Je retiens un - et c'est quoi ta came du gland? -
- On a une réunion d'écoute pas ce vendredi, mais le vendredi prochain. Je ne te promets rien mais je ferai passer aux autres DA. et puis je ne dirai pas que c'est toi d'accord. Comme ça il n'y aura pas de préjugés -
De préjugés? Mais j'ai fais quoi? Pour que tu n'assumes pas de dire qui je suis, j'ai fais quoi?

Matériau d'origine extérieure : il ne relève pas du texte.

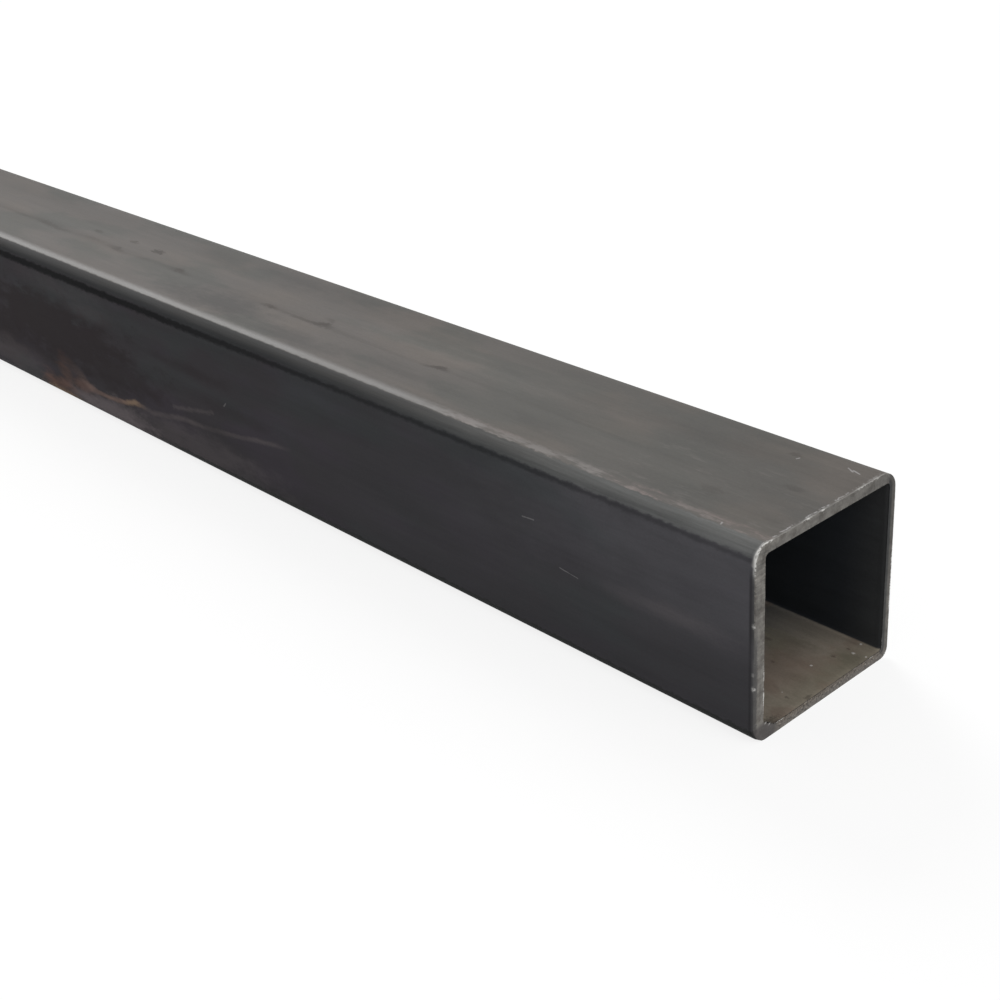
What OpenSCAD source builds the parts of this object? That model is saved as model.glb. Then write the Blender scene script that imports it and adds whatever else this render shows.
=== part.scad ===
// Length of square hollow section in plain carbon steel, cold rolled from strip,
// welded along its top face and saw cut at both ends.
// X runs along the stock and Z is up. The origin is at the middle of the face it lies on.

/* [Stock] */
// Length between the two saw cuts
stock_length = 1000; // [100:10:6000]

/* [Section] */
// Width across the two side faces
section_width = 50; // [30:1:120]
// Height from the bottom face to the top face
section_height = 50; // [30:1:120]
// Wall thickness
wall = 2.5; // [1.5:0.5:6]
// Radius of the rolled outside corners
corner_radius = 4.5; // [2:0.5:10]
// Radius of the inside corners
bore_radius = 1.2; // [0.4:0.1:4]

/* [Weld seam] */
// Place of the lengthwise weld across the top face, from its middle
seam_place = -2; // [-8:0.5:8]
// Width of the trimmed weld bead inside the bore
bead_width = 3; // [1:0.5:6]
// Height of the trimmed weld bead inside the bore
bead_height = 0.25; // [0.1:0.05:0.4]

/* [Cut ends] */
// Bevel that deburring leaves on the outside edge of each cut end
outside_bevel = 0.2; // [0.1:0.1:1]
// Bevel that deburring leaves on the inside edge of each cut end
inside_bevel = 0.2; // [0.1:0.1:0.4]

/* [Hidden] */
// Length that a cutting shape runs on past the face that it cuts
overrun = 1;
// Inside size of the section
bore_width = section_width - 2 * wall;
bore_height = section_height - 2 * wall;
// Radius of the round that the weld bead is part of, from its width and height
bead_radius = (pow(bead_width / 2, 2) + pow(bead_height, 2)) / (2 * bead_height);

$fn = 64;

// Stations along X as [place, growth], where growth is what the outline gains there.
// The outside of the stock shrinks to its end faces, and the bore flares past them.
function bevelled_ends() = [
    [-stock_length / 2, -outside_bevel],
    [-stock_length / 2 + outside_bevel, 0],
    [stock_length / 2 - outside_bevel, 0],
    [stock_length / 2, -outside_bevel],
];

function flared_ends() = [
    [-stock_length / 2 - overrun, inside_bevel + overrun],
    [-stock_length / 2 + inside_bevel, 0],
    [stock_length / 2 - inside_bevel, 0],
    [stock_length / 2 + overrun, inside_bevel + overrun],
];

// Both long edges of a lengthwise slice that is size across and follows the stations
function slice(stations, size) = concat(
    [for (s = stations) [s[0], size / 2 + s[1]]],
    [for (i = [len(stations) - 1 : -1 : 0]) [stations[i][0], -size / 2 - stations[i][1]]]
);

// Half outline of a round post about its own axis, from one end station to the other
function post(stations, radius) = concat(
    [[0, stations[0][0]]],
    [for (s = stations) [radius + s[1], s[0]]],
    [[0, stations[len(stations) - 1][0]]]
);

// Bar along X, centred on its axis: two crossed slabs with a round post in each corner
module rounded_bar(width, height, radius, stations) {
    linear_extrude(height - 2 * radius, center = true)
        polygon(slice(stations, width));
    rotate([90, 0, 0])
        linear_extrude(width - 2 * radius, center = true)
            polygon(slice(stations, height));
    for (side = [-1, 1], level = [-1, 1])
        translate([0, side * (width / 2 - radius), level * (height / 2 - radius)])
            rotate([0, 90, 0])
                rotate_extrude()
                    polygon(post(stations, radius));
}

// Inside weld bead, a low round along the roof of the bore
module weld_bead() {
    translate([0, seam_place, bore_height / 2 - bead_height + bead_radius])
        rotate([0, 90, 0])
            cylinder(h = stock_length + 4 * overrun, r = bead_radius, center = true);
}

module tube() {
    color([0.40, 0.39, 0.38])
        translate([0, 0, section_height / 2])
            difference() {
                rounded_bar(section_width, section_height, corner_radius, bevelled_ends());
                difference() {
                    rounded_bar(bore_width, bore_height, bore_radius, flared_ends());
                    weld_bead();
                }
            }
}

tube();
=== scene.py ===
"""Looks for a length of square hollow section: its rolled skin, saw-cut ends and dusty bore.

Sizes are millimetres and are turned into metres by MM where they reach Blender. A place on the
stock is counted from the centre of the right-hand cut: x is negative into the stock, y grows
away from the near side face, and z is up.
"""
import math

import bpy
import numpy as np
from mathutils import Matrix, Vector


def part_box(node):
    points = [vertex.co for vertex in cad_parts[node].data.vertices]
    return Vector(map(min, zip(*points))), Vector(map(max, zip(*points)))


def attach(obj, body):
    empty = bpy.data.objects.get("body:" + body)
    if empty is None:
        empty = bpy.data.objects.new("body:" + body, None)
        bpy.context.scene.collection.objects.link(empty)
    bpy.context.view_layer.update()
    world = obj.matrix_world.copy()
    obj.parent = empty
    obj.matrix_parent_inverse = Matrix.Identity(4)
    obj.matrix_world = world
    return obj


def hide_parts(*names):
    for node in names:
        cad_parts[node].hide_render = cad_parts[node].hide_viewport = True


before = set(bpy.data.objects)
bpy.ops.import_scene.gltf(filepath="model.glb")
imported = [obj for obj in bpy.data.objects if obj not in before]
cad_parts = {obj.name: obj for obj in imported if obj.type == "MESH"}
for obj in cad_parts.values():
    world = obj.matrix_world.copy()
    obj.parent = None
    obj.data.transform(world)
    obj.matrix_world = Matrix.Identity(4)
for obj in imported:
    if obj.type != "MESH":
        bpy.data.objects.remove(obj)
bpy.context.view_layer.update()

MM = 0.001

# Stock, read from the frame where the frame has it
LOW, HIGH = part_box("tube")
LENGTH = (HIGH.x - LOW.x) / MM
SIDE = (HIGH.z - LOW.z) / MM
HALF = SIDE / 2
WALL = 2.5
CORNER_RADIUS = 4.5
BORE_RADIUS = 1.2
BORE = SIDE - 2 * WALL
SEAM_PLACE = -2.0
BEAD_WIDTH = 3.0
BEAD_HEIGHT = 0.25

# Rolled shoulder along the upper near corner: the flats fall away before the corner begins
SHOULDER_WIDTH = 3.5
SHOULDER_ANGLE = math.radians(8)

# Cut ends
SAW_PLANE = 0.03
EDGE_BREAK = 0.06
# How far the burr may stand past the section, on the near, under, far and top faces
BURR_REACH = (0.0, 0.0, 0.1, 0.4)
INNER_RIM = 0.28
SKIN_END = 1.7
BORE_END = 1.0

# Height of a full burr over the edge that it stands on
BURR_HEIGHT = 0.36
# About where the middle of a corner lies, from the section's centre along y and z
CORNER_MIDDLE = 23.5

# Mesh density: steps along a flat and round a corner, then rings by their distance from a cut,
# close together near it and evenly spread from FAR_RINGS_START to half way along
FLAT_STEPS = 88
CORNER_STEPS = 14
RINGS_NEAR_CUT = [1.8, 2.6, 3.6, 5, 7, 9.5, 13, 18, 25, 35, 48, 64]
FAR_RINGS_START = 84
FAR_RINGS = 22
# Edges that are bent more than this stay sharp
SHARP_ANGLE = math.radians(32)

# Finishes, in the order of the materials on the mesh
SKIN, CUT, BORE_WALL = range(3)


# Section outlines, as (y, z) points about the section's centre with their outward normals

def outline(side, radius, shoulder_width=0.0, shoulder_angle=0.0):
    """Rounded square: far face going up, top going near, near face going down, bottom going far."""
    half = side / 2
    flat = half - radius
    slant = math.tan(shoulder_angle)
    drop = shoulder_width * slant / 2
    # The arc meets both flats where they end, at the angle that the shoulder has reached there
    arc_radius = (radius - drop) / (math.cos(shoulder_angle) - math.sin(shoulder_angle))
    centre = half - drop - arc_radius * math.cos(shoulder_angle)

    across = np.linspace(-flat, flat, FLAT_STEPS + 1)
    fall = np.zeros_like(across)
    slope = np.zeros_like(across)
    if shoulder_width:
        past = np.clip(np.abs(across) - (flat - shoulder_width), 0, None)
        slope = np.sign(across) * past / shoulder_width * slant
        fall = past ** 2 / shoulder_width * slant / 2
    angles = np.linspace(shoulder_angle, math.pi / 2 - shoulder_angle, CORNER_STEPS + 1)[1:-1]

    ray = np.stack([np.cos(angles), np.sin(angles)], 1)
    points = np.concatenate([np.stack([half - fall, across], 1), centre + arc_radius * ray])
    normals = np.concatenate([np.stack([np.ones_like(slope), slope], 1), ray])
    normals /= np.linalg.norm(normals, axis=1)[:, None]

    quarter = np.array([[0.0, 1.0], [-1.0, 0.0]])
    turns = [np.linalg.matrix_power(quarter, k) for k in range(4)]
    return np.concatenate([points @ t for t in turns]), np.concatenate([normals @ t for t in turns])


def skin_outline():
    """Outside of the stock, with the soft shoulder on its upper near corner only."""
    plain, plain_out = outline(SIDE, CORNER_RADIUS)
    soft, soft_out = outline(SIDE, CORNER_RADIUS, SHOULDER_WIDTH, SHOULDER_ANGLE)
    upper_near = ((plain[:, 0] < 0) & (plain[:, 1] > 0))[:, None]
    return np.where(upper_near, soft, plain), np.where(upper_near, soft_out, plain_out)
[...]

- on est obligé d'attendre encore 15jours? Tu ne peux pas les voir avant les autres? Vous êtes tous au même étage non?
Il baille.
- Oui mais... non. C'est bouclé comme ça donc je te tiens au courant ok? -
J'ai hésité entre reprendre mon cd, mon bébé, d'entre ses mains épaisses aux ongles rongés, en lui disant merde pour de bon, et rester toute quoi, figée par la déconcertante situation, la douloureuse situation, la révoltante situation.
Il baille encore.
Il feint de se gratter les couilles. De pire en pire.
Je me suis levée. Je ne sais toujours pas comment j'ai pu me contenir. Certainement parce que dès le début il m'avait traité comme une pauvre inconnue sans histoire. Une fille sans intérêt que l'on a à peine envie de respecter.
Je suis repassée devant l'imprimante. J'ai eu l'impression de ressembler à la plante verte à moitié morte. Il n'a pas pris la peine de me raccompagner à l'ascenseur. Des trucs sûrement plus important à trifouiller dans son froc.
Finalement je suis contente qu'il ne m'ait pas serré la main.